Speaking at a seminar on corporate philanthropy last week in Miami, Gates said his company might ship a new version of its Windows operating system as soon as 2009.
The news agency Reuters quoted Gates as saying that Windows 7 may be released "sometime in the next year or so." That would put the software ahead of the three-year cycle that Microsoft normally works on for OS releases.
Microsoft said Gates may have been referring to trial versions of Windows 7. "As is standard with the release of a new product, we will be releasing early builds of Windows 7 prior to its general availability as a means to gain tester feedback," the spokesman said.
"We're not sharing additional information at this time," the spokesman added.
Microsoft to date has said little about Windows 7, which had been in development under the code name Blackcomb. It was generally believed that the OS would ship in the 2010 time frame.
Some computer users are hoping Windows 7 will present a slimmer profile than Vista.
To experience all of Vista's features, PC users need a computer with at least a 1-GHz processor, 1 GB of memory, and a 40-GB hard drive. By contrast, Windows XP Professional requires only a 300-MHz processor, 128 Mbytes of RAM, and a 1.5 GB disk.
Microsoft has extended the life of the older Windows XP OS for longer than originally planned -- in part to keep Linux out of the PC market's low end.

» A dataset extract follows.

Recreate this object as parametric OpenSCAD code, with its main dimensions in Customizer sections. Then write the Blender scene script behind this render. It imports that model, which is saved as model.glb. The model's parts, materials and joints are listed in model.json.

The company said last week that it would allow computer makers to continue to sell Windows XP on "ultra low-cost PCs", or ULCPCs, for an extended period.
Microsoft said it would allow system vendors to preload the Home edition of Windows XP on ULCPCs through June 2010, or one year after the next version of Windows becomes generally available.
Microsoft defines ULCPCs as, among other things, systems that use discount-line processors and lack a separate graphics card. Such low-spec machines would be incapable of running Vista.